No doubt those of you who like reading the equivalent of Tolstoy’s War and Peace have already read through the 200-plus pages that constitute OFGEM’S Renewable Heat Incentive Guidance Consultation. Never before in the history of incentive schemes has there been such an intimidating document, probably capable of putting you off saving the planet altogether. Its complexity beggars belief. Measuring renewable heat for cash was never going to be a simple exercise. Nevertheless, OFGEM will not exactly be celebrating the handover of such an ill-conceived policy from their earnest colleagues at DECC. It may be hailed as a world-first but it could also end up as the world’s only RHI scheme – and short-lived at that!
For starters, the document emphasises a core distinction between domestic and commercial systems. Systems serving a single private residential dwelling are not intended to be eligible for the RHI; expect, then, plenty of attempts to capitalise on the grey areas in this definition. No doubt there are already householders devising cunning plans to start small businesses from their spare rooms to qualify early for the RHI.

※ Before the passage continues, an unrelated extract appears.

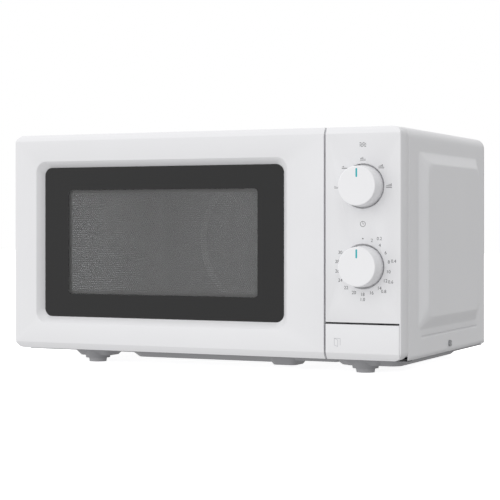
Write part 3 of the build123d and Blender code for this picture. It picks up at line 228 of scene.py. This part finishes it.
def turnedSteel(name, colour, roughness):
    # Turned or drawn steel, nickel plated: fine lines round or along it.
    material, tree, shader = newMaterial(name, colour, roughness, Metallic=1.0)
    place = mottled(tree, shader, colour, "#9A9B9D", 5, roughness - 0.05, roughness + 0.08)
    grained(tree, shader, place, 0.4, 0.002, (1, 1, 8))
    return material


def copperWire():
    # Enamelled copper wire laid in level turns: ridges 0.8 mm apart along z.
    material, tree, shader = newMaterial("enamelledCopperWire", "#A8562E", 0.30, Metallic=1.0)
    place = mottled(tree, shader, "#A8562E", "#B8683A", 8, 0.25, 0.40)
    grained(tree, shader, place, 1.6, 0.15, (0.02, 0.02, 1))
    return material


def laminations():
    # Varnished iron laminations 0.5 mm thick, stacked along y and drawn 1 mm apart so that they show.
    material, tree, shader = newMaterial("varnishedLaminations", "#3A3A3D", 0.5, Metallic=0.6)
    place = mottled(tree, shader, "#333336", "#444448", 4, 0.42, 0.6)
    grained(tree, shader, place, 2.0, 0.12, (0.02, 1, 0.02))
    return material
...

Under the proposals, the RHI will also only apply to heat used for certain ‘eligible’ purposes within a building. A building is defined as any long-lasting structure – fixed or moveable – which, except for doors and windows, is wholly enclosed on all sides with a roof, ceiling and walls. Now this is intended to exclude, say, external swimming pools. But indoor swimming pools seem to be included, even though they may in fact have large sliding patio windows or even a sliding roof to the outside.
The document continues to attempt to plug loopholes such as where heat is ‘rejected’ from a system. This would include, for example, a heat dissipation circuit of a solar thermal system – which would then be ineligible. All well and good; but what, apart from the speed of heat-loss, is the difference between heat export through a solar collector and that simply lost through an insulated structure?
In any case, however admirable the objective of excluding such systems, this is unlikely to be successfully accounted for without failsafe control equipment. There are clearly solar thermal designs on the market which advertise themselves as having a heat export function intended to operate when the internal insulated storage is becoming too hot – a situation which arises most commonly when storgae is inadequately sized for summer heat. Perhaps, then, the RHI will finally see an end to these.
Where it gets particularly convoluted is in the stated intention to avoid paying out for so called ‘parasitic loads’. Read what you will into this, but most renewable thermal systems of any note contain electrical readouts, safety controls or electrical circulation pumps. These will inevitably contribute to the heat within the system. In some cases the circulation is necessary to avoid safety discharge such as in biomass boilers. Ignitions and fans must energise for safe combustion. There is, mind you, mention of permitted “ancillary purposes” – so plenty more grey areas here.
Furthermore, it appears non-renewable content of biomass feedstock of up to 10% is also eligible. In the case of municipal waste streams, up to 50% is permitted. So it seems the ‘R’ in the RHI has been rather diluted in the attempt to keep solid fuel heating in with a chance.
Anther peculiarity concerning biomass fuel types relates, ironically, to wood fuel too close to its natural form – namely the log! Many, I am sure, would like the idea of being paid to watch a roaring fire. But the RHI intends to make such applications ineligible on the basis that it could allow the burning of coal, or oil-impregnated briquettes. For avid flame-watchers, relaxing in front of a pellet stove with a back-boiler may be the only option.
The consultation document, which is in two large volumes, also includes baffling attempts to include only distribution technologies that use liquid or steam. Air, for example, is excluded. Rather contrived when we consider that any space heating system will inherently use air to heat our bodies – where is the line on this rule meant to be drawn?
It appears to be fairly easy to take pot shots at the unenviable task of supporting renewable policies; cue a recent independent evaluation of the Low Carbon Buildings Programme (LCBP), the RHI/FIT precursor, a grant scheme which ran between 2006 and 2011. At over 100 pages, the evaluation does not make pretty reading, and picks over the pieces of a scheme that was in its time deeply unpopular. Some may remember, for instance, the closed tenders schemes, monthly quotas and crashing websites. Even the providers of the scheme evidently had little good to say of it. However, going back a little further, we come to the Clear Skies scheme, circa 2003. Here was a scheme that was enormously popular with both householders and installers – easy application forms, easy for installers and manufacturers, and easy money for the end-user.
So why, given this far more successful model, have we seemingly grasped defeat from the jaws of policy victory?
Despite the lack of formal evaluation, Clear Skies was a success for one very good reason. In a world of increasing complexity and over-funded self-analysis, it was a beacon of simplicity. Something much under-rated in government circles, it would appear.